= Aim of the exercise =
Please give the data below again in full, exactly as it stands.

= Dataset section =
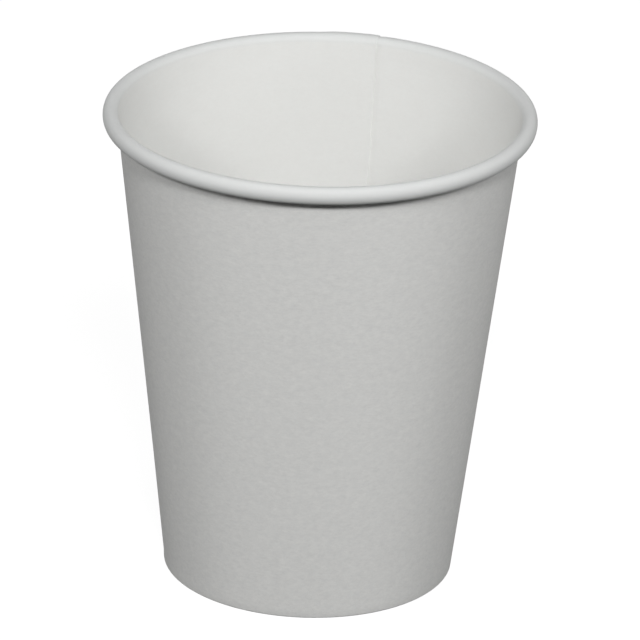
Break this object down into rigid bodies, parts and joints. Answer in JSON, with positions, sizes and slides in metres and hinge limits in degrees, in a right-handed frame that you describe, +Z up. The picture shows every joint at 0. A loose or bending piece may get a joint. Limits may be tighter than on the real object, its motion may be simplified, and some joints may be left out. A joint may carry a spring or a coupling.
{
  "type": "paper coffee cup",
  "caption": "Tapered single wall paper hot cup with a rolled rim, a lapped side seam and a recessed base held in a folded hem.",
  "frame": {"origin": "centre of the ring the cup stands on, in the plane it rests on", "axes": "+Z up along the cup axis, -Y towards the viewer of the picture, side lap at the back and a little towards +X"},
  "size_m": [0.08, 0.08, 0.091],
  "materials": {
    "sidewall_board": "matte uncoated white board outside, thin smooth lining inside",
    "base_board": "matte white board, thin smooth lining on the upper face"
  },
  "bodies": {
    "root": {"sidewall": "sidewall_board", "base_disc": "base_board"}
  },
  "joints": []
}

= Expected answer =
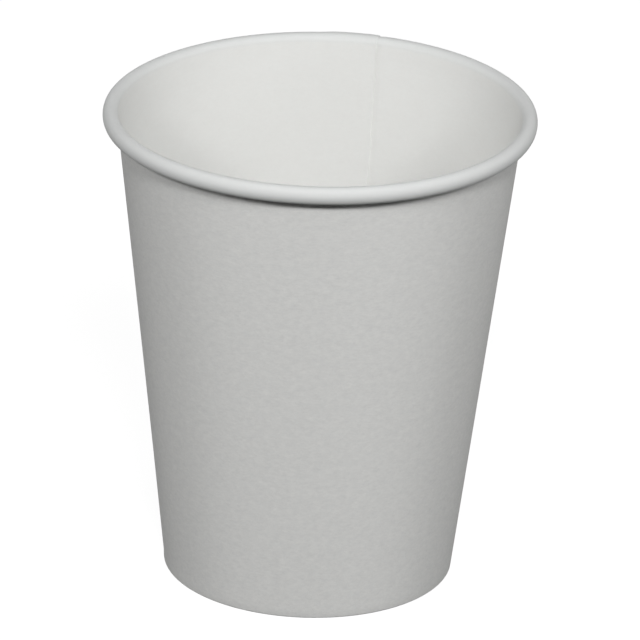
Break this object down into rigid bodies, parts and joints. Answer in JSON, with positions, sizes and slides in metres and hinge limits in degrees, in a right-handed frame that you describe, +Z up. The picture shows every joint at 0. A loose or bending piece may get a joint. Limits may be tighter than on the real object, its motion may be simplified, and some joints may be left out. A joint may carry a spring or a coupling.
{
  "type": "paper coffee cup",
  "caption": "Tapered single wall paper hot cup with a rolled rim, a lapped side seam and a recessed base held in a folded hem.",
  "frame": {"origin": "centre of the ring the cup stands on, in the plane it rests on", "axes": "+Z up along the cup axis, -Y towards the viewer of the picture, side lap at the back and a little towards +X"},
  "size_m": [0.08, 0.08, 0.091],
  "materials": {
    "sidewall_board": "matte uncoated white board outside, thin smooth lining inside",
    "base_board": "matte white board, thin smooth lining on the upper face"
  },
  "bodies": {
    "root": {"sidewall": "sidewall_board", "base_disc": "base_board"}
  },
  "joints": []
}